On returning to their camp they notice that their belongings have been stolen. On catching the thief, father makes him strip his clothes and leaves him on the road to freeze. The boy protests it. But the father chides him: “You’re not the one who has to worry about everything.” The boy, who by then acquired a strong moral compass, carrying the fire, says to his father, “Yes I am. I am the one.” At it, the father, leaving the clothes on the road for the thief to pick up, seeks redemption solely for the sake of his son to forgive him.  

The journey harps on hope in many ways—holding on to hope, losing hope and finding hope again, and so on. In his concern for protecting the child, the man is determined to survive through his rapidly deteriorating health. Indeed, he clings to hope so steadfastly that when the boy, seeing another boy walking alone, asks “Do you think he was lost?”, he replies:

No, I don’t think he was lost…

I’m scared that he was lost.

I think he’s all right

But who will find him if he’s lost? Who will find the little boy?

Goodness will find the little boy. It always has. It will again.

 

Realizing that he won’t be around for long, the man prepares the son to carry on: “A lot of bad things have happened, but we are still here… that’s a pretty good story. You need to keep going. You have to carry the fire”.

Eventually, the man dies. But his hope for goodness proves right. As the boy stays with the body of his dead father, ‘goodness’ in the form of a savior comes to him with a shotgun inviting him into his family … perhaps into a holy commune where its holy mother ensures the boy about the breath of God passing “from man to man through all of time …”

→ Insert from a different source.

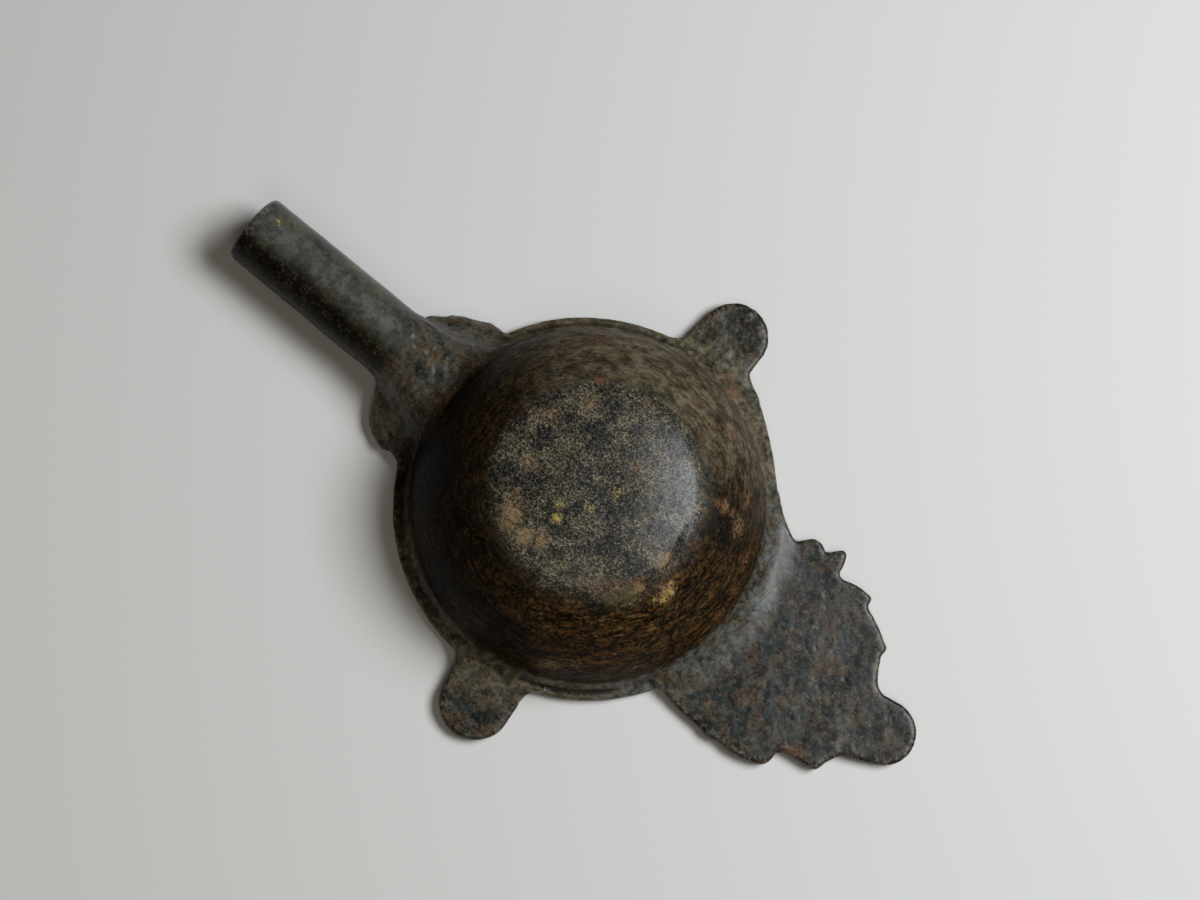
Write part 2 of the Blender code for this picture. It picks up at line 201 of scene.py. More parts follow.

The novel, which is as humane as it is harrowing, thus comes to an end with a flickering hope that good guys are out there to redeem humanity and eliminate the cannibalistic and inhumane instincts of others.

Goodness is here aplenty and it is always worth fighting for survival, no matter the circumstances— “This is what good guys do. They keep trying. They don’t give up” —is perhaps what McCarthy wants to say through the father and son’s journey.